Dans sa montée en grade, Félix profite aussi de l'exemple de Denis Shapovalov, qui célébrera ses 19 ans le mois prochain. « On est des amis depuis les juniors », a-t-il rappelé.

« C'est plutôt motivant de voir un proche réussir aussi bien sur le circuit. [Denis] ouvre un peu la voie. Ça prouve que c'est accessible, ça me permet de me dire : "Pourquoi pas moi cette année ou l'année prochaine ?" »

À Indian Wells, Shapovalov a été éliminé au deuxième tour dans un match qu'il aurait pu remporter en gérant mieux la fin de certains échanges. On l'a d'ailleurs vu un peu impatient sur le court, signe que ses attentes envers lui-même sont déjà très grandes.
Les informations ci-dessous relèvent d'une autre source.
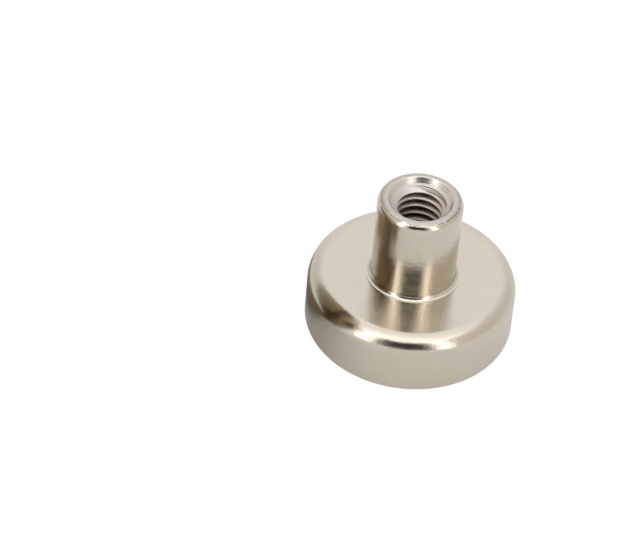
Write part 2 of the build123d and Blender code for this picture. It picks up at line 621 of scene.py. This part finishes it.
# tall softboxes on the floor beside the gap; their tops, places and half widths are in degrees,
# as seen from the magnet, and their power is for each square metre
softboxes = {"distance": 300, "top": 59, "power": 5.44,
             "boxes": {"softboxLeft": (-42, 8.2), "softboxRight": (41, 7)}}


def addSoftbox(name, azimuth, halfWidth):
    distance = softboxes["distance"] * mm
    data = bpy.data.lights.new(name, "AREA")
    data.shape = "RECTANGLE"
    data.size = 2 * distance * math.tan(math.radians(halfWidth))
    data.size_y = distance * math.tan(math.radians(softboxes["top"]))
    data.energy = softboxes["power"] * data.size * data.size_y
    lamp = bpy.data.objects.new(name, data)
    way = direction(azimuth, 0)
    lamp.location = way * distance + Vector((0, 0, data.size_y / 2))
    lamp.rotation_euler = way.to_track_quat("Z", "Y").to_euler()
    bpy.context.scene.collection.objects.link(lamp)


viewpoint = {"distance": 263.5, "elevation": 43.208, "roll": 6.564, "yaw": -1.6005, "pitch": 0.6942,
             "focalPixels": 3400, "frameWidth": 635, "sensorWidth": 36.0, "clip": (10, 10000)}


def makeCamera():
    v = viewpoint
    data = bpy.data.cameras.new("camera")
    data.sensor_width = v["sensorWidth"]
    data.lens = v["focalPixels"] * v["sensorWidth"] / v["frameWidth"]
    data.clip_start, data.clip_end = (reach * mm for reach in v["clip"])
    camera = bpy.data.objects.new("camera", data)
    spot = direction(0, v["elevation"]) * v["distance"] * mm
    aim = (-spot).to_track_quat("-Z", "Y").to_matrix()
    yaw = Matrix.Rotation(math.radians(-v["yaw"]), 3, "Y")
    pitch = Matrix.Rotation(math.radians(v["pitch"]), 3, "X")
    roll = Matrix.Rotation(math.radians(v["roll"]), 3, "Z")
    camera.matrix_world = (aim @ yaw @ pitch @ roll).to_4x4()
    camera.location = spot
    bpy.context.scene.collection.objects.link(camera)
    bpy.context.scene.camera = camera


makeFloor()
makeCard()
makePatch()
makeTent()
for name, (azimuth, halfWidth) in softboxes["boxes"].items():
    addSoftbox(name, azimuth, halfWidth)
makeCamera()
print("studio lit, camera placed")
Ses succès en deuxième moitié de saison l'an dernier font en sorte que ses rivaux se méfient de lui. Il ne peut déjà plus compter sur l'effet de surprise. Tout le monde sait qu'il est redoutable.

Félix compte bien atteindre le niveau de son ami Shapo avant longtemps. Mais en bâtissant à sa manière, comme le lui a rappelé Federer. Au début de 2025, il aura 24 ans, et j'ai déjà hâte de voir où en sera sa carrière. Ne nous étonnons pas s'il nous en met alors plein la vue. Sa carrière se construit sur du solide.